## WHAT IS EXPECTED
Restate the span of lines that starts with the line containing "mesh = folded_sheet()" and ends with the line containing "bpy.context.view_layer.update()", word for word, including both, with nothing else.

## SOURCE MATERIAL
•••••

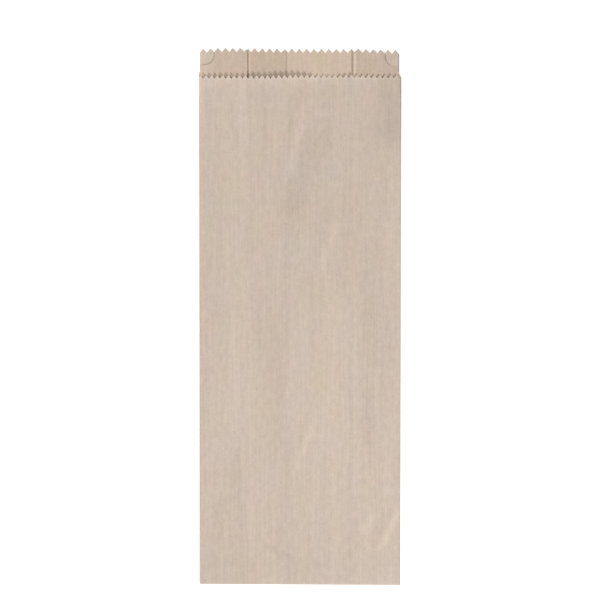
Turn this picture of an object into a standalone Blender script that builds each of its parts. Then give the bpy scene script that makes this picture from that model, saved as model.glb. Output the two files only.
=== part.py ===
"""A flat kraft paper bag with side gussets, folded and glued from one sheet of paper.

The bag lies on its back with its mouth towards +Y. X runs across it and Z up through its plies.
The sheet starts as a flat grid, and each point of the grid is carried to its place in the folded
bag: across it through the seam, the side folds and the gussets, and along it from the flap under
the back, round the bottom fold, to the mouth. Solidify then gives the sheet its thickness.
"""

import math
from typing import NamedTuple

import bmesh
import bpy

# The bag's sizes, in metres
LENGTH = 0.400
FRONT_WIDTH = 0.150
BACK_WIDTH = 0.148
GUSSET_DEPTH = 0.0356
LIP = 0.0198
FLAP = 0.030
SEAM_OVERLAP = 0.020
PAPER = 0.0001
PLY_PITCH = 0.0003

# The cut ends: the same knife makes the mouth of one bag and the flap of the next
BACK_TEETH = 27
FRONT_TEETH = 36
TOOTH_SLOPE = 0.62
CORNER_WIDTH = 0.012
CORNER_HEIGHT = 0.0094
CORNER_POWER = 3.0
STRIP_WIDTH = 0.0016
STRIP_DROP = 0.0047
FOLD_DROP = 0.0062

# How the paper lies: where a ply steps down beside another, and how the front panel sags and gapes
SEAM_CLEARANCE = 0.0005
SEAM_STEP = 0.0025
FLAP_EASE = 0.018
FRONT_SAG = 0.0003
SAG_RUN = 0.012
MOUTH_LIFT = 0.0024
MOUTH_RUN = 0.120

# The order of the plies, from the back panel up, and how finely curves are divided
BACK_LEVEL, GUSSET_BACK_LEVEL, GUSSET_FRONT_LEVEL, FRONT_LEVEL = range(4)
FOLD_STEPS = 4
BOTTOM_FOLD_STEPS = 6
CORNER_STEPS = 8
EASE_STEPS = 6
MOUTH_STEPS = 7
ROW_MARGIN = 0.0012
LEAST_STEP = 0.25
STRIP_STEP = 0.00015

PAPER_COLOUR = (0.61, 0.505, 0.42, 1.0)
PAPER_ROUGHNESS = 0.85

BACK_TOOTH = TOOTH_SLOPE * BACK_WIDTH / BACK_TEETH
FRONT_TOOTH = TOOTH_SLOPE * FRONT_WIDTH / FRONT_TEETH
FOLD_RADIUS = PLY_PITCH / 2
GUSSET_FOLD_X = FRONT_WIDTH / 2 - GUSSET_DEPTH
STACK = (FRONT_LEVEL + 1) * PLY_PITCH
BOTTOM_AXIS_Y = -LENGTH / 2 + STACK - FOLD_RADIUS + PAPER / 2
BOTTOM_AXIS_Z = STACK - FOLD_RADIUS + PAPER / 2
EASE_START = -LENGTH / 2 + FLAP - LIP + BACK_TOOTH + ROW_MARGIN
EASE_END = -LENGTH / 2 + FLAP + BACK_TOOTH + FLAP_EASE
FRONT_TIPS_Y = LENGTH / 2 - LIP


class Station(NamedTuple):
    """A column of the sheet: its place across the bag, its height over the back panel and its cut end."""

    x: float
    height: float
    cut: float
    on_front: bool


class Row(NamedTuple):
    """A row of the sheet. Its turn is 0 in the body and half a turn in the flap, and None is the cut end."""

    y: float | None
    turn: float


def smooth_step(share):
    """0 up to 0, 1 from 1, and a smooth rise between them."""
    share = min(max(share, 0.0), 1.0)
    return share * share * (3.0 - 2.0 * share)


def below_tips(x, width, teeth):
    """How far under its tips a knife cuts at x, with whole teeth across the width."""
    pitch = width / teeth
    phase = (x + width / 2) / pitch % 1.0
    return TOOTH_SLOPE * pitch * abs(2.0 * phase - 1.0)


def back_cut(x):
    """The mouth's edge on the back panel and on the gussets' back plies."""
    return LENGTH / 2 - below_tips(x, BACK_WIDTH, BACK_TEETH)


def front_cut(x):
    """The mouth's edge on the front panel."""
    return FRONT_TIPS_Y - below_tips(x, FRONT_WIDTH, FRONT_TEETH)


def corner_cut(from_fold):
    """The round corner of a gusset's front ply, with a narrow strip beside the side fold cut lower."""
    round_share = (1.0 - (from_fold / CORNER_WIDTH) ** CORNER_POWER) ** (1.0 / CORNER_POWER)
    corner = LENGTH / 2 - BACK_TOOTH - CORNER_HEIGHT * round_share
    if from_fold > STRIP_WIDTH:
        return corner
    return corner - FOLD_DROP - (STRIP_DROP - FOLD_DROP) * from_fold / STRIP_WIDTH


def tooth_places(start, end, width, teeth):
    """start, each tip and root of a knife's teeth between, and end. Those close to an end are left out."""
    half_pitch = width / teeth / 2
    low, high = sorted((start, end))
    first = math.ceil((low + width / 2) / half_pitch + LEAST_STEP)
    last = math.floor((high + width / 2) / half_pitch - LEAST_STEP)
    between = [count * half_pitch - width / 2 for count in range(first, last + 1)]
    return sorted([low, *between, high], reverse=start > end)


def back_ply(start, end, level):
    """A flat stretch of the back panel or of a gusset's back ply."""
    places = tooth_places(start, end, BACK_WIDTH, BACK_TEETH)
    return [Station(x, level * PLY_PITCH, back_cut(x), False) for x in places]


def gusset_front_ply():
    """A gusset's front ply on the right side, from its inner fold out past the rounded corner."""
    height = GUSSET_FRONT_LEVEL * PLY_PITCH
    stations = back_ply(GUSSET_FOLD_X + FOLD_RADIUS, FRONT_WIDTH / 2 - CORNER_WIDTH, GUSSET_FRONT_LEVEL)
    turns = [math.pi / 2 * step / CORNER_STEPS for step in range(CORNER_STEPS - 1, 0, -1)]
    from_folds = [CORNER_WIDTH * math.sin(turn) ** (2.0 / CORNER_POWER) for turn in turns]
    for from_fold in [*from_folds, STRIP_WIDTH + STRIP_STEP, STRIP_WIDTH]:
        stations.append(Station(FRONT_WIDTH / 2 - from_fold, height, corner_cut(from_fold), False))
    return stations


def fold(edge_x, lower_level, outward, low_cut, high_cut):
    """The rounded fold from one ply to the next above it, its outermost line at edge_x."""
    direction = 1.0 if outward else -1.0
    centre_x = edge_x - direction * FOLD_RADIUS
    stations = []
    for step in range(FOLD_STEPS + 1):
        share = step / FOLD_STEPS
        x = centre_x + direction * FOLD_RADIUS * math.sin(math.pi * share)
        rise = FOLD_RADIUS * (1.0 - math.cos(math.pi * share))
        cut = low_cut + (high_cut - low_cut) * share
        stations.append(Station(x, lower_level * PLY_PITCH + rise, cut, False))
    return stations


def right_side():
    """The right side's folds and gusset, from the back panel up to the front panel."""
    back_edge = BACK_WIDTH / 2 - PAPER / 2
    front_edge = FRONT_WIDTH / 2 - PAPER / 2
    back_fold_cut = back_cut(back_edge)
    gusset_fold_cut = back_cut(GUSSET_FOLD_X)
    back_fold = fold(back_edge, BACK_LEVEL, True, back_fold_cut, back_fold_cut)
    gusset_back = back_ply(back_edge - FOLD_RADIUS, GUSSET_FOLD_X + FOLD_RADIUS, GUSSET_BACK_LEVEL)
    gusset_fold = fold(GUSSET_FOLD_X, GUSSET_BACK_LEVEL, False, gusset_fold_cut, gusset_fold_cut)
    front_fold = fold(front_edge, GUSSET_FRONT_LEVEL, True, corner_cut(0.0), front_cut(front_edge))
    return back_fold + gusset_back[1:-1] + gusset_fold + gusset_front_ply()[1:] + front_fold


def mirrored(stations):
    """The same stations on the left side."""
    return [station._replace(x=-station.x) for station in stations]


def stations_across():
    """The sheet's columns, from the outer edge of the seam round the bag to its inner edge."""
    side = right_side()
    back_fold_x = side[0].x
    front_fold_x = side[-1].x
    seam_edge = SEAM_OVERLAP / 2
    step_top = seam_edge + SEAM_CLEARANCE
    outer_half = back_ply(seam_edge, -back_fold_x, BACK_LEVEL)
    front_places = tooth_places(-front_fold_x, front_fold_x, FRONT_WIDTH, FRONT_TEETH)
    front = [Station(x, FRONT_LEVEL * PLY_PITCH, front_cut(x), True) for x in front_places]
    inner_half = back_ply(back_fold_x, step_top + SEAM_STEP, BACK_LEVEL)
    over_seam = back_ply(step_top, -seam_edge, BACK_LEVEL + 1)
    return outer_half[:-1] + mirrored(side) + front[1:-1] + side[::-1] + inner_half[1:] + over_seam


def rows_along():
    """The sheet's rows, from the flap's cut end, under the bag and round the bottom fold, to the mouth's."""
    flap_row = -LENGTH / 2 + FLAP - LIP - ROW_MARGIN
    mouth_row = FRONT_TIPS_Y - FRONT_TOOTH - ROW_MARGIN
    mouth_start = FRONT_TIPS_Y - MOUTH_RUN
    rows = [Row(None, math.pi), Row(flap_row, math.pi)]
    for step in range(BOTTOM_FOLD_STEPS + 1):
        rows.append(Row(BOTTOM_AXIS_Y, math.pi * (1.0 - step / BOTTOM_FOLD_STEPS)))
    for step in range(EASE_STEPS + 1):
        rows.append(Row(EASE_START + (EASE_END - EASE_START) * step / EASE_STEPS, 0.0))
    for step in range(MOUTH_STEPS + 1):
        rows.append(Row(mouth_start + (mouth_row - mouth_start) * step / MOUTH_STEPS, 0.0))
    return [*rows, Row(None, 0.0)]


def over_flap(y):
    """How far the flap under the bag lifts the back panel."""
    return STACK * (1.0 - smooth_step((y - EASE_START) / (EASE_END - EASE_START)))


def front_sag(x, y):
    """How far the front panel sinks between the gussets, where fewer plies hold it up."""
    across = smooth_step((GUSSET_FOLD_X - abs(x)) / SAG_RUN)
    return FRONT_SAG * across * smooth_step((y - EASE_START) / (EASE_END - EASE_START))


def mouth_lift(x, y):
    """How far the front panel stands off the back panel at the mouth, between the gussets."""
    across = smooth_step(1.0 - abs(x) / GUSSET_FOLD_X)
    return MOUTH_LIFT * across * smooth_step((y - FRONT_TIPS_Y + MOUTH_RUN) / MOUTH_RUN)


def folded(station, row):
    """Where a point of the sheet lies in the folded bag."""
    if row.turn == 0.0:
        y = station.cut if row.y is None else row.y
        rise = mouth_lift(station.x, y) - front_sag(station.x, y) if station.on_front else 0.0
        return station.x, y, over_flap(y) + PAPER / 2 + station.height + rise
    radius = FOLD_RADIUS + station.height
    y = FLAP - LIP - station.cut if row.y is None else row.y
    return station.x, y - radius * math.sin(row.turn), BOTTOM_AXIS_Z + radius * math.cos(row.turn)


def folded_sheet():
    """The middle surface of the paper, as a grid folded into the bag."""
    across = stations_across()
    along = rows_along()
    sheet = bmesh.new()
    bmesh.ops.create_grid(sheet, x_segments=len(across) - 1, y_segments=len(along) - 1, size=1.0)
    for vertex in sheet.verts:
        column = round((vertex.co.x + 1.0) / 2.0 * (len(across) - 1))
        row = round((vertex.co.y + 1.0) / 2.0 * (len(along) - 1))
        vertex.co = folded(across[column], along[row])
    mesh = bpy.data.meshes.new("paper_bag")
    sheet.to_mesh(mesh)
    sheet.free()
    return mesh


def kraft_paper():
    """Plain brown kraft paper, uncoated."""
    material = bpy.data.materials.new("kraft_paper")
    material.use_nodes = True
    shader = material.node_tree.nodes["Principled BSDF"]
    shader.inputs["Base Color"].default_value = PAPER_COLOUR
    shader.inputs["Roughness"].default_value = PAPER_ROUGHNESS
    shader.inputs["Metallic"].default_value = 0.0
    return material


def build_bag():
    """The bag, as one object in its own collection."""
    mesh = folded_sheet()
    mesh.materials.append(kraft_paper())
    bag = bpy.data.objects.new("paper_bag", mesh)
    thickness = bag.modifiers.new("paper thickness", "SOLIDIFY")
    thickness.thickness = PAPER
    thickness.offset = 0.0
    collection = bpy.data.collections.new("folded paper bag")
    bpy.context.scene.collection.children.link(collection)
    collection.objects.link(bag)
    return bag


for old in list(bpy.data.objects):
    bpy.data.objects.remove(old, do_unlink=True)
build_bag()
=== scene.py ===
"""The looks of the flat kraft paper bag: the folded sheet in full detail, its paper, light and camera.

The sheet is folded here as the solid's is, from a flat grid whose every point is carried to its
place in the bag. The grid is finer, so the paper also has what the solid leaves out: the steps that
the plies underneath print through the front panel, cockles along the grain, soft creases, gussets that
stand up a little at the mouth, and a mouth that gapes unevenly. Its colour also carries painted light
and shade: painted highlights, painted shade and painted shadows along folds, the seam, the teeth, the
creases and the bag's sides. Lengths are in metres, in the solid's own frame: X across the bag, +Y
towards the mouth, +Z up through the plies.
"""

import math
from typing import NamedTuple

import bmesh
import bpy
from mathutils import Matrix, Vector, noise


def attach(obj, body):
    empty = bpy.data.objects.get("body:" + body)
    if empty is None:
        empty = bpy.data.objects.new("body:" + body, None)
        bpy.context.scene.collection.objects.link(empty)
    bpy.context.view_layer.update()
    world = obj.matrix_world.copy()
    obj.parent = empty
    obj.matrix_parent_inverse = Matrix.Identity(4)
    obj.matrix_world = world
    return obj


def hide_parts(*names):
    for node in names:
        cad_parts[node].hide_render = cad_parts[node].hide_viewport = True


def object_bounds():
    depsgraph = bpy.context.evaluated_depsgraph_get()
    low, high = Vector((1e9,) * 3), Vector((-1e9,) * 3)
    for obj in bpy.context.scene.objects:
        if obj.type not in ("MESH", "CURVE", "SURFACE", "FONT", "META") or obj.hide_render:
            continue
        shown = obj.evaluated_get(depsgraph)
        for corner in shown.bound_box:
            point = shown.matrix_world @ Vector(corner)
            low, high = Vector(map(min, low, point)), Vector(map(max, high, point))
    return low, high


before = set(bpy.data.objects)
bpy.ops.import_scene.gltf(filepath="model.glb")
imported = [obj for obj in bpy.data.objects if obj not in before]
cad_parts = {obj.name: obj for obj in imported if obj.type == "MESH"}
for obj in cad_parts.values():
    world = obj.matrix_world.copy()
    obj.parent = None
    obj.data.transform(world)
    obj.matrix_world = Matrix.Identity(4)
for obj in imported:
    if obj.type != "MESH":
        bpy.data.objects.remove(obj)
CAD_LOW, CAD_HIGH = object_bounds()
NODE = "paper_bag"


class Knife(NamedTuple):
    """A toothed knife: the pitch of its teeth and the place of one tooth's tip across the bag."""

    pitch: float
    tip: float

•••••

## TASK RESPONSE
    mesh = folded_sheet()
    mesh.materials.append(kraft_paper())
    bag = bpy.data.objects.new("paper_bag", mesh)
    thickness = bag.modifiers.new("paper thickness", "SOLIDIFY")
    thickness.thickness = PAPER
    thickness.offset = 0.0
    collection = bpy.data.collections.new("folded paper bag")
    bpy.context.scene.collection.children.link(collection)
    collection.objects.link(bag)
    return bag


for old in list(bpy.data.objects):
    bpy.data.objects.remove(old, do_unlink=True)
build_bag()
=== scene.py ===
"""The looks of the flat kraft paper bag: the folded sheet in full detail, its paper, light and camera.

The sheet is folded here as the solid's is, from a flat grid whose every point is carried to its
place in the bag. The grid is finer, so the paper also has what the solid leaves out: the steps that
the plies underneath print through the front panel, cockles along the grain, soft creases, gussets that
stand up a little at the mouth, and a mouth that gapes unevenly. Its colour also carries painted light
and shade: painted highlights, painted shade and painted shadows along folds, the seam, the teeth, the
creases and the bag's sides. Lengths are in metres, in the solid's own frame: X across the bag, +Y
towards the mouth, +Z up through the plies.
"""

import math
from typing import NamedTuple

import bmesh
import bpy
from mathutils import Matrix, Vector, noise


def attach(obj, body):
    empty = bpy.data.objects.get("body:" + body)
    if empty is None:
        empty = bpy.data.objects.new("body:" + body, None)
        bpy.context.scene.collection.objects.link(empty)
    bpy.context.view_layer.update()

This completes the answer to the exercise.